In this report, we have provided a comprehensive review of different AI tools. We have first provided a comprehensive understanding of the overall data processing pipeline needed for any AI-based development and deployment. Then we discussed each key components of the process, including software tools, data management, and data processing. For the software-based tools, we have discussed all possible tool sets that may be required for advanced data analytics, including statistical analysis, traditional ML, and advanced ML such as DNN. We believe that these sets of tools and their comparative study will provide a comprehensive understanding to DOTs on the promises and challenges they may expect while implementing any AI-based systems. These tools will also help DOTs to understand the role of AI tools in any upcoming projects and the components needed for them. We believe that this document will also help them to understand the infrastructure and personnel needed to execute such data-driven AI tasks.
Antdata. 2021. Power BI Reporting Implementation–n - Power BI Reports with Antdata Developers and Consultants. https://antdata.eu/power_bi_implementation.html
Chen, T., M. Li, Y. Li, M. Lin, N. Wang, M. Wang, T. Xiao, B. Xu, C. Zhang, and Z. Zhang. 2015. MXNet: A Flexible and Efficient Machine Learning Library for Heterogeneous Distributed Systems. In Neural Information Processing Systems, Workshop on Machine Learning Systems. https://github.com/dmlc/web-data/raw/master/mxnet/paper/mxnet-learningsys.pdf
CloudFactory. n.d. Data Annotation Tools for Machine Learning (Evolving Guide): Choosing the Best Data Annotation Tool for Your Project. https://www.cloudfactory.com/data-annotation-toolguide#:~:text=A%20data%20annotation%20tool%20is,training%20data%20for%20machine%20learning
Hinton, G. E., N. Srivastava, A. Krizhevsky, I. Sutskever, and R. R. Salakhutdinov. 2012. “Improving Neural Networks by Preventing Co-adaptation of Feature Detectors.” arXiv preprint arXiv:1207.0580.
Jia, Y., E. Shelhamer, J. Donahue, S. Karayev, J. Long, R. Girshick, S. Guadarrama, and T. Darrell. 2014. “Caffe: Convolutional Architecture for Fast Feature Embedding.” Proceedings of the 22nd ACM International Conference on Multimedia, pp. 675-678.
McCarthy, J. (2004). What is Artificial Intelligence? http://www-formal.stanford.edu/jmc/whatisai.pdf
Niestadt, M., A. Debyser, D. Scordamaglia, and M. Pape. 2019. Artificial Intelligence in Transport: Current and Future Developments, Opportunities and Challenges [Briefing]. European Parliamentary Research Service. https://www.europarl.europa.eu/RegData/etudes/BRIE/2019/635609/EPRS_BRI(2019)635609_EN.pdf
SAE International. 2021. “SAE Levels of Driving Automation™ Refined for Clarity and International Audience.” https://www.sae.org/blog/sae-j3016-update
Volet, Y. 2018. CRISP-DM-01. https://emba.epfl.ch/2018/04/10/steps-successful-machine-learningproject/crisp-dm-01/
CNN is a powerful class of neural networks designed for processing image data. Models based on CNN architectures have dominated the field of computer vision. All academic competitions and commercial applications related to image recognition, object detection, or semantic segmentation today are based on this approach. CNNs require fewer parameters than fully connected architectures, and convolutions are also easily parallelized with GPUs. Therefore, CNNs can sample and calculate efficiently to obtain an accurate model. Over time, practitioners have increasingly used CNNs even on one-dimensional sequence-structured tasks such as audio, text, and time series analysis. With some clever tweaks, CNNs also work in graph-structured data and recommender systems.
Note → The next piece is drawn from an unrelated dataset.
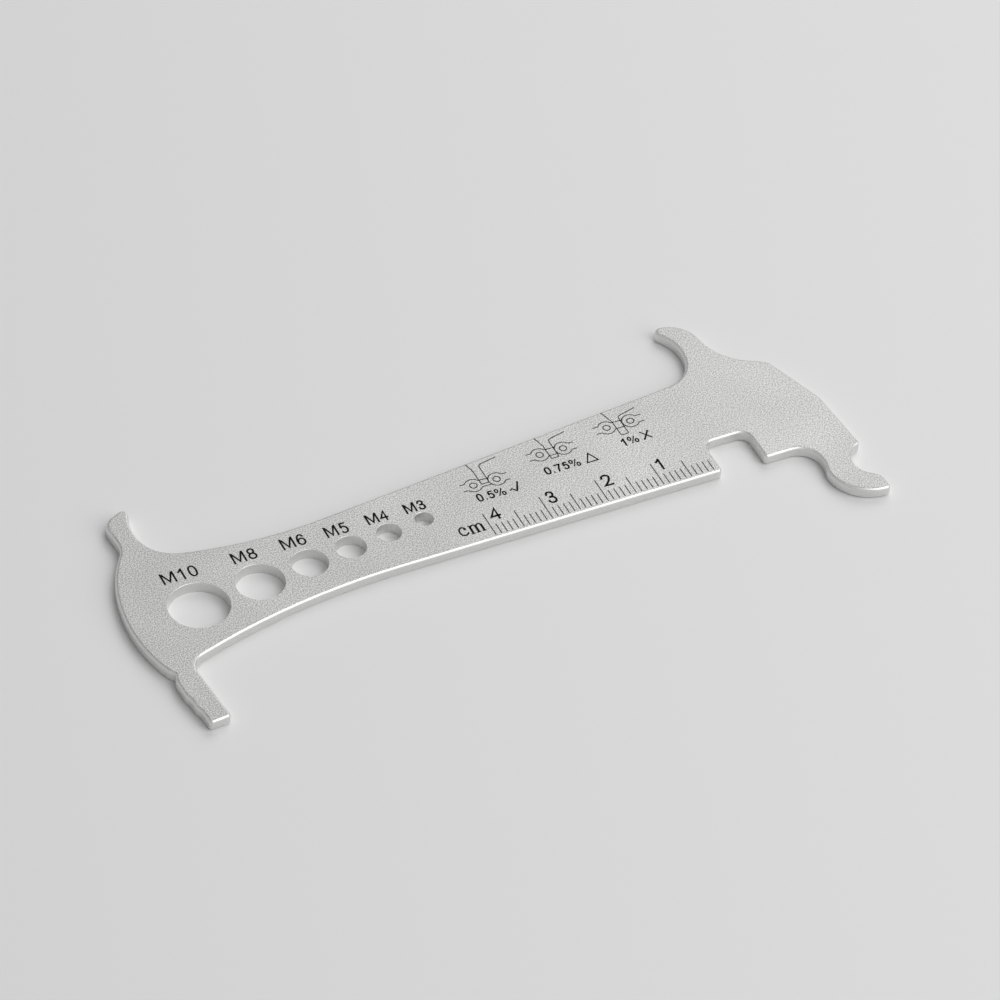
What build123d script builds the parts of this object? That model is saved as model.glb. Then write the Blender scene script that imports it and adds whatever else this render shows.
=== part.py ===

Typically, CNNs can be construed by stacking some types of layers: convolutional layers, pooling layers, fully connected layers, and residual blocks.
Convolutional layer: The convolutional layers in a CNN extract features by convolving the input images with kernels. A kernel is a small matrix that is also called a convolution matrix or convolution mask. It slides over an input image and does dot production with it at each spatial location. The output of the production is called convolution features. The number of channels of the kernel must be the same as the input image, so a three-channel RGB input image will be convolved by a three-channel kernel. Convolution features will be transferred to activation function to add non-linearity.
Pooling layer: A pooling layer is always used to reduce the size of the input data following a convolutional layer. It compresses the data and reduces the number of features to speed up the calculation and prevent overfitting.
Fully connected layer: A fully connected layer is the end of a CNN. It combines the features extracted earlier and passed them to a classifier to do final prediction.
Residual Block: A residual block is a skip connection between the layers to facilitate better learning and reduce degradation in the learning process.
A recurrent neural network (RNN) is improved from CNNs that specialized in processing sequences. Unlike the traditional neural networks, outputs from the hidden layers in RNNs will be passed to the next moment and involved in training, so the network will retain historical information from the previous moments. RNNs have natural advantages in sequence modeling and have good performance in many fields, including NLP and computer vision.
An auto-encoder is a neural network trained in unsupervised learning. Its basic idea is to directly use one or more layers of a traditional neural network to map the input data and obtain extracted vectors as features. It first learns an encoded performance of the input data and generates these input data as closely as possible with the encoded performance. The main uses of auto-encoders are dimensionality reduction, denoising, and image generation.